[THE PROBLEM]:
Identify every line containing the word "bodies" and reproduce each one.

[INFORMATION SUPPLIED]:
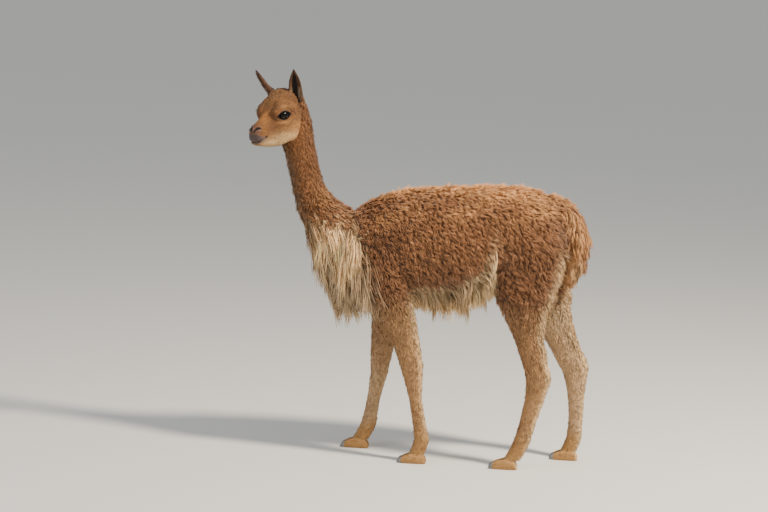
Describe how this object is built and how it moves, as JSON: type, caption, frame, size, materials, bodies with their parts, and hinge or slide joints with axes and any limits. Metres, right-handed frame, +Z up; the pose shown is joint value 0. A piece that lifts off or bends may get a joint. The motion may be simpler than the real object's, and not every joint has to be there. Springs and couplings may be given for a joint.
{
  "type": "vicuna",
  "caption": "Life-size still model of a standing vicuna in profile, its head turned to the viewer, with fleece, chest bib and belly fringe.",
  "frame": {"origin": "on the floor, under the middle of the bounding box", "axes": "+Z up; the animal faces -X, and its left side, the one towards the camera, is towards -Y"},
  "size_m": [1.1133, 0.3329, 1.2377],
  "materials": {
    "body_fleece": "dense crimped wool, cinnamon brown",
    "pale_hair": "long soft hair, cream",
    "head_coat": "short flat fur, tawny brown with pale cheeks",
    "ear_coat": "short fur, brown outside and pale hair within",
    "leg_coat": "short flat fur, pale tan",
    "eye": "wet, glossy, nearly black",
    "nail": "dull grey horn"
  },
  "bodies": {
    "root": {"head": "head_coat", "ear_left": "ear_coat", "ear_right": "ear_coat", "eye_left": "eye", "eye_right": "eye", "neck": "body_fleece", "chest": "pale_hair", "torso": "body_fleece", "tail": "body_fleece", "foreleg_left": "leg_coat", "foreleg_right": "leg_coat", "hindleg_left": "leg_coat", "hindleg_right": "leg_coat", "foot_fore_left": "leg_coat", "foot_fore_right": "leg_coat", "foot_hind_left": "leg_coat", "foot_hind_right": "leg_coat", "nail_fore_left_inner": "nail", "nail_fore_left_outer": "nail", "nail_fore_right_inner": "nail", "nail_fore_right_outer": "nail", "nail_hind_left_inner": "nail", "nail_hind_left_outer": "nail", "nail_hind_right_inner": "nail", "nail_hind_right_outer": "nail"}
  },
  "joints": []
}
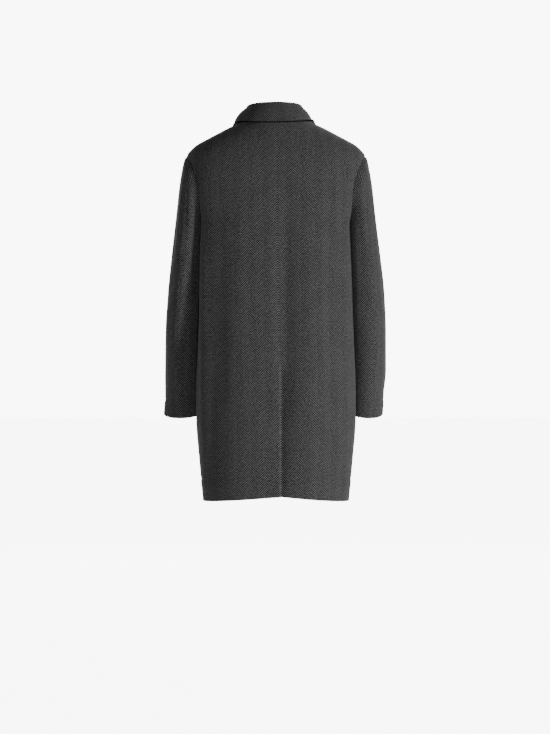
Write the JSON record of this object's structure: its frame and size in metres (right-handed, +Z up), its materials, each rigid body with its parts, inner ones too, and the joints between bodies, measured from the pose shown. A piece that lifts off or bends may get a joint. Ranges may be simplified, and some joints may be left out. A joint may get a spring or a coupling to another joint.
{
  "type": "knee-length wool coat, worn shape",
  "caption": "Hollow worn wool coat with a turned-down collar, set-in two-piece sleeves, a buttoned front and a centre back seam that opens into a lapped vent at the hem.",
  "frame": {"origin": "middle of the neck opening, level with the points where the shoulders meet the neck", "axes": "+Z up, +Y towards the back of the coat, +X towards the wearer's left"},
  "size_m": [0.5867, 0.294, 1.0267],
  "materials": {
    "wool": "brushed woven wool, matte",
    "buttons": "satin"
  },
  "bodies": {
    "root": {"back_left": "wool", "back_right": "wool", "front_left": "wool", "front_right": "wool", "top_sleeve_left": "wool", "under_sleeve_left": "wool", "top_sleeve_right": "wool", "under_sleeve_right": "wool", "collar": "wool", "button_1": "buttons", "button_2": "buttons", "button_3": "buttons", "button_4": "buttons"}
  },
  "joints": []
}
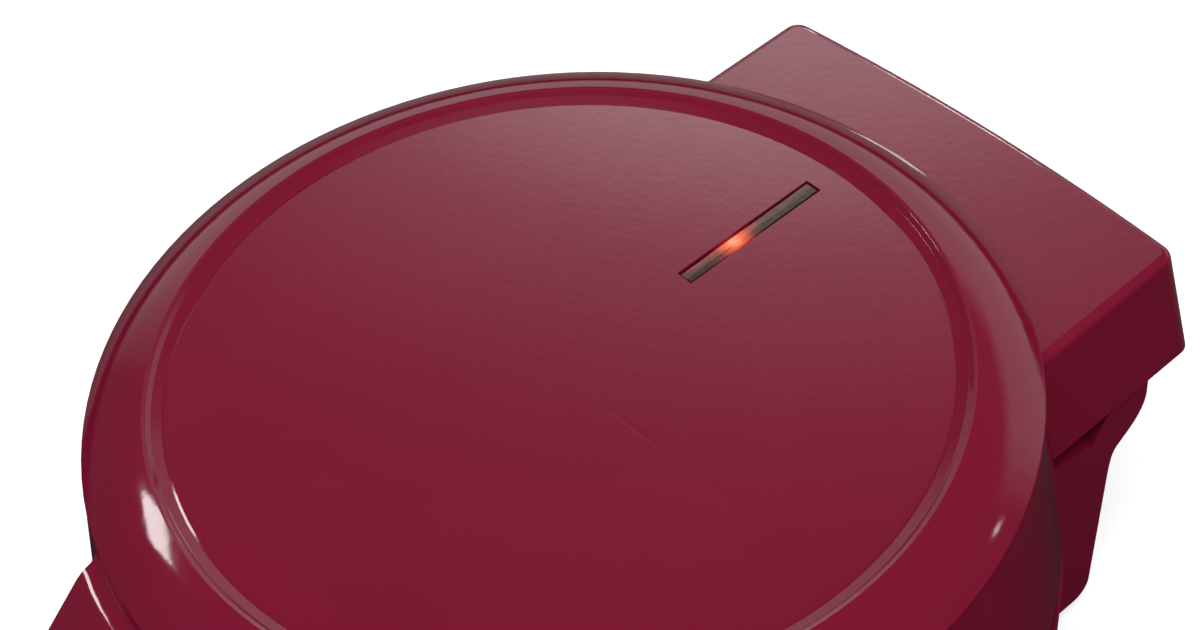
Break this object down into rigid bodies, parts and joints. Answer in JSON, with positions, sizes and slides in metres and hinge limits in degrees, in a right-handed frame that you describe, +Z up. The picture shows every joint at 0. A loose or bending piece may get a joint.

[CORRECT RESPONSE]:
Describe how this object is built and how it moves, as JSON: type, caption, frame, size, materials, bodies with their parts, and hinge or slide joints with axes and any limits. Metres, right-handed frame, +Z up; the pose shown is joint value 0. A piece that lifts off or bends may get a joint. The motion may be simpler than the real object's, and not every joint has to be there. Springs and couplings may be given for a joint.
  "bodies": {
Write the JSON record of this object's structure: its frame and size in metres (right-handed, +Z up), its materials, each rigid body with its parts, inner ones too, and the joints between bodies, measured from the pose shown. A piece that lifts off or bends may get a joint. Ranges may be simplified, and some joints may be left out. A joint may get a spring or a coupling to another joint.
  "bodies": {
Break this object down into rigid bodies, parts and joints. Answer in JSON, with positions, sizes and slides in metres and hinge limits in degrees, in a right-handed frame that you describe, +Z up. The picture shows every joint at 0. A loose or bending piece may get a joint.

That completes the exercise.